The economic analysis in my last post led me to read some more articles from the author’s blog. He’s a liberal/progressive economist, with solid-seeming creds. Here are two of particular interest.
The first is a follow-up to that previous post, and looks at concrete ways to improve wealth distribution in the US:
An earlier post on this blog looked at the proximate factors which took substantial growth in GDP per capita (which grew at about the same pace after 1980 as it had before) down to median wages that simply stagnated. As discussed in that post, this was principally due to a shift in distribution from labor to capital, and a shift within labor from the lower paid to the higher paid. (Demographic effects, principally the increased participation of women in the labor force, as well as increases in the prices of items such as medical care relative to the prices of other goods, were also both important during this period. However, both have now become neutral, and are not factors leading to the continuing stagnation in recent years of median wages.)
The purpose of this blog post is to look at concrete policy measures that can be taken to address the problem. The issue is not slow growth: As noted above, per capita growth in GDP since 1980 has been similar to what it was before.

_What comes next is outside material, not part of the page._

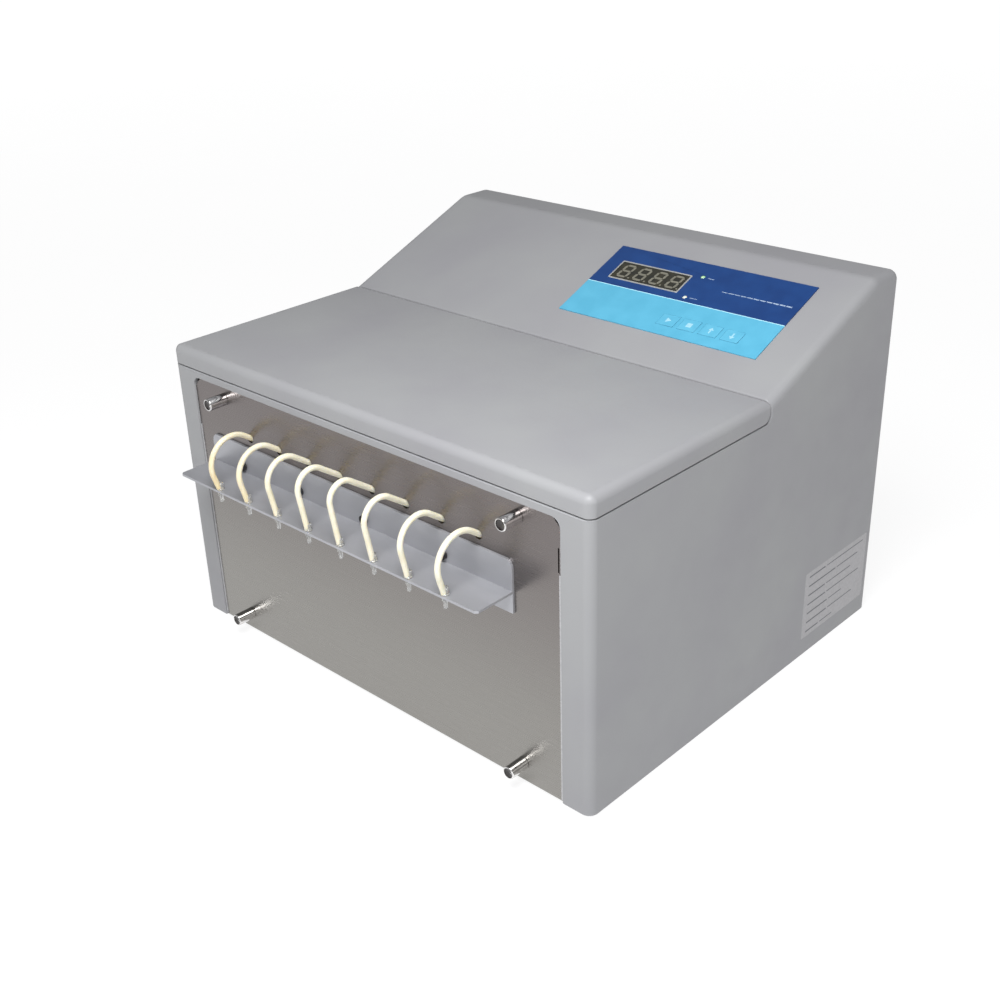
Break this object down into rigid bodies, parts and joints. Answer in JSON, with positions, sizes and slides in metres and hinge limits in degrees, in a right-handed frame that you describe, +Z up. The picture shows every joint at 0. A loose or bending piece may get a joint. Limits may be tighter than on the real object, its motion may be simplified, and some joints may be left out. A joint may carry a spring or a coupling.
{
  "type": "peristaltic pump",
  "caption": "Benchtop multichannel peristaltic dispensing pump with a hinged lid, sloping control console, front nozzle rail and roller pump inside.",
  "frame": {"origin": "centre of the whole model's footprint, on the surface it stands on", "axes": "+X to the right seen from the front, +Y towards the back, +Z up"},
  "size_m": [0.35, 0.3398, 0.2405],
  "materials": {
    "shell_paint": "fine-textured light grey paint",
    "steel_sheet": "satin stainless",
    "bright_steel": "polished",
    "zinc_sheet": "zinc plated",
    "black_screw": "blackened",
    "foot_rubber": "matt",
    "tube_elastomer": "translucent cream, smooth",
    "clear_plastic": "translucent",
    "black_plastic": "fine texture",
    "red_plastic": "gloss",
    "rotor_alloy": "turned",
    "chassis_alloy": "anodised",
    "cassette_plastic": "moulded acetal",
    "motor_body": "cast ends, black laminations",
    "board": "solder mask",
    "supply_case": "stamped sheet",
    "display_black": "gloss",
    "overlay": "printed film",
    "key_film": "printed film",
    "window_film": "tinted clear film",
    "lamp_lens": "diffused",
    "label_film": "printed foil, blank"
  },
  "bodies": {
    "case": {"housing": "shell_paint", "base_plate": "zinc_sheet", "rubber_feet": "foot_rubber", "front_plate": "steel_sheet", "front_studs": "bright_steel", "nozzle_rail": "steel_sheet", "rail_screws": "black_screw", "nozzles": "clear_plastic", "inlet_barbs": "clear_plastic", "rear_panel": "zinc_sheet", "case_screws": "bright_steel", "power_inlet": "black_plastic", "switch_bezel": "black_plastic", "partition": "zinc_sheet", "pump_chassis": "chassis_alloy", "chassis_posts": "bright_steel", "shaft_bearing": "bright_steel", "cassette_rods": "bright_steel", "stepper_motor": "motor_body", "power_supply": "supply_case", "control_board": "board", "display_board": "board", "display_module": "display_black", "display_window": "window_film", "membrane_panel": "overlay", "lamps": "lamp_lens", "rating_label": "label_film", "hinge_leaves": "zinc_sheet", "hinge_pins": "bright_steel", "pump_tube_1": "tube_elastomer", "pump_tube_2": "tube_elastomer", "pump_tube_3": "tube_elastomer", "pump_tube_4": "tube_elastomer", "pump_tube_5": "tube_elastomer", "pump_tube_6": "tube_elastomer", "pump_tube_7": "tube_elastomer", "pump_tube_8": "tube_elastomer"},
    "lid": {"lid": "shell_paint"},
    "rotor": {"drive_shaft": "bright_steel", "rotor_discs": "rotor_alloy", "roller_pins": "bright_steel"},
    "rocker": {"power_rocker": "red_plastic"},
    "roller_1_body": {"roller_1": "rotor_alloy"},
    "roller_2_body": {"roller_2": "rotor_alloy"},
    "roller_3_body": {"roller_3": "rotor_alloy"},
    "roller_4_body": {"roller_4": "rotor_alloy"},
    "roller_5_body": {"roller_5": "rotor_alloy"},
    "roller_6_body": {"roller_6": "rotor_alloy"},
    "cassette_1_body": {"cassette_1": "cassette_plastic"},
    "cassette_2_body": {"cassette_2": "cassette_plastic"},
    "cassette_3_body": {"cassette_3": "cassette_plastic"},
    "cassette_4_body": {"cassette_4": "cassette_plastic"},
    "cassette_5_body": {"cassette_5": "cassette_plastic"},
    "cassette_6_body": {"cassette_6": "cassette_plastic"},
    "cassette_7_body": {"cassette_7": "cassette_plastic"},
    "cassette_8_body": {"cassette_8": "cassette_plastic"},
    "key_1_body": {"key_1": "key_film"},
    "key_2_body": {"key_2": "key_film"},
    "key_3_body": {"key_3": "key_film"},
    "key_4_body": {"key_4": "key_film"}
  },
  "joints": [
    {"name": "lid_hinge", "type": "hinge", "parent": "case", "child": "lid", "pos_m": [0, 0.01707, 0.1944], "axis": [-1, 0, 0], "range_deg": [0, 96]},
    {"name": "rotor_spin", "type": "hinge", "parent": "case", "child": "rotor", "pos_m": [0, -0.06813, 0.1131], "axis": [1, 0, 0], "continuous": true},
    {"name": "roller_1_spin", "type": "hinge", "parent": "rotor", "child": "roller_1_body", "pos_m": [0, -0.04977, 0.11801], "axis": [1, 0, 0], "continuous": true},
    {"name": "roller_2_spin", "type": "hinge", "parent": "rotor", "child": "roller_2_body", "pos_m": [0, -0.06321, 0.13145], "axis": [1, 0, 0], "continuous": true},
    {"name": "roller_3_spin", "type": "hinge", "parent": "rotor", "child": "roller_3_body", "pos_m": [0, -0.08156, 0.12653], "axis": [1, 0, 0], "continuous": true},
    {"name": "roller_4_spin", "type": "hinge", "parent": "rotor", "child": "roller_4_body", "pos_m": [0, -0.08648, 0.10818], "axis": [1, 0, 0], "continuous": true},
    {"name": "roller_5_spin", "type": "hinge", "parent": "rotor", "child": "roller_5_body", "pos_m": [0, -0.07304, 0.09474], "axis": [1, 0, 0], "continuous": true},
    {"name": "roller_6_spin", "type": "hinge", "parent": "rotor", "child": "roller_6_body", "pos_m": [0, -0.05469, 0.09966], "axis": [1, 0, 0], "continuous": true},
    {"name": "cassette_1_hinge", "type": "hinge", "parent": "case", "child": "cassette_1_body", "pos_m": [-0.10205, -0.02712, 0.1388], "axis": [-1, 0, 0], "range_deg": [0, 28]},
    {"name": "cassette_2_hinge", "type": "hinge", "parent": "case", "child": "cassette_2_body", "pos_m": [-0.07375, -0.02712, 0.1388], "axis": [-1, 0, 0], "range_deg": [0, 28]},
    {"name": "cassette_3_hinge", "type": "hinge", "parent": "case", "child": "cassette_3_body", "pos_m": [-0.04545, -0.02712, 0.1388], "axis": [-1, 0, 0], "range_deg": [0, 28]},
    {"name": "cassette_4_hinge", "type": "hinge", "parent": "case", "child": "cassette_4_body", "pos_m": [-0.01715, -0.02712, 0.1388], "axis": [-1, 0, 0], "range_deg": [0, 28]},
    {"name": "cassette_5_hinge", "type": "hinge", "parent": "case", "child": "cassette_5_body", "pos_m": [0.01115, -0.02712, 0.1388], "axis": [-1, 0, 0], "range_deg": [0, 28]},
    {"name": "cassette_6_hinge", "type": "hinge", "parent": "case", "child": "cassette_6_body", "pos_m": [0.03945, -0.02712, 0.1388], "axis": [-1, 0, 0], "range_deg": [0, 28]},
    {"name": "cassette_7_hinge", "type": "hinge", "parent": "case", "child": "cassette_7_body", "pos_m": [0.06775, -0.02712, 0.1388], "axis": [-1, 0, 0], "range_deg": [0, 28]},
    {"name": "cassette_8_hinge", "type": "hinge", "parent": "case", "child": "cassette_8_body", "pos_m": [0.09605, -0.02712, 0.1388], "axis": [-1, 0, 0], "range_deg": [0, 28]},
    {"name": "key_1_press", "type": "slide", "parent": "case", "child": "key_1_body", "axis": [0, 0.3686, -0.9296], "range_m": [0, 0.0004], "stiffness_N_per_m": 800},
    {"name": "key_2_press", "type": "slide", "parent": "case", "child": "key_2_body", "axis": [0, 0.3686, -0.9296], "range_m": [0, 0.0004], "stiffness_N_per_m": 800},
    {"name": "key_3_press", "type": "slide", "parent": "case", "child": "key_3_body", "axis": [0, 0.3686, -0.9296], "range_m": [0, 0.0004], "stiffness_N_per_m": 800},
    {"name": "key_4_press", "type": "slide", "parent": "case", "child": "key_4_body", "axis": [0, 0.3686, -0.9296], "range_m": [0, 0.0004], "stiffness_N_per_m": 800},
    {"name": "rocker_tilt", "type": "hinge", "parent": "case", "child": "rocker", "pos_m": [-0.055, 0.15288, 0.045], "axis": [1, 0, 0], "range_deg": [0, 18]}
  ],
  "couplings": [
    {"joint": "roller_1_spin", "follows": "rotor_spin", "ratio": -4.1667},
    {"joint": "roller_2_spin", "follows": "rotor_spin", "ratio": -4.1667},
    {"joint": "roller_3_spin", "follows": "rotor_spin", "ratio": -4.1667},
    {"joint": "roller_4_spin", "follows": "rotor_spin", "ratio": -4.1667},
    {"joint": "roller_5_spin", "follows": "rotor_spin", "ratio": -4.1667},
    {"joint": "roller_6_spin", "follows": "rotor_spin", "ratio": -4.1667}
  ]
}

The problem, rather, is the distribution of the gains from that growth, which has become terribly skewed.
The second is an explanation of Baumol’s Cost Disease, which I had not heard of before, and which provides a pretty convincing explanation of why the costs in certain sectors, like healthcare and college education, have increased so dramatically over the decades:
A point on which all agree, whether conservative or liberal, Republican or Democrat, is that the cost of government keeps rising. Whether it is the cost of building new roads or new military jet fighters, or the cost of schools or health services, the cost now is much more than in the past. And this is not simply general inflation. The cost of government services has risen at a significantly faster pace than general inflation.
This is true. But what is not generally recognized if the fundamental cause, nor the implications as we as a nation have struggled to maintain government services. The fundamental cause is not waste and corruption, nor lazy government workers. Rather, it lies in the nature of the goods and services used for the public services the government provides.
This blog post will first review the facts on what has happened to expenditures on government goods and services (which for brevity, will hereafter often simply be referred to as government goods) over the past 60 years. The 60 year period is taken so as to encompass most of the post-World War II period, but to begin once the numbers had stabilized from the very high levels during the war and the immediate post-war fluctuations.
The post will then review the fundamental cause, drawing on the work that has come to be called “Baumol’s Cost Disease”. The post will discuss how this applies to the government sector, and the implications.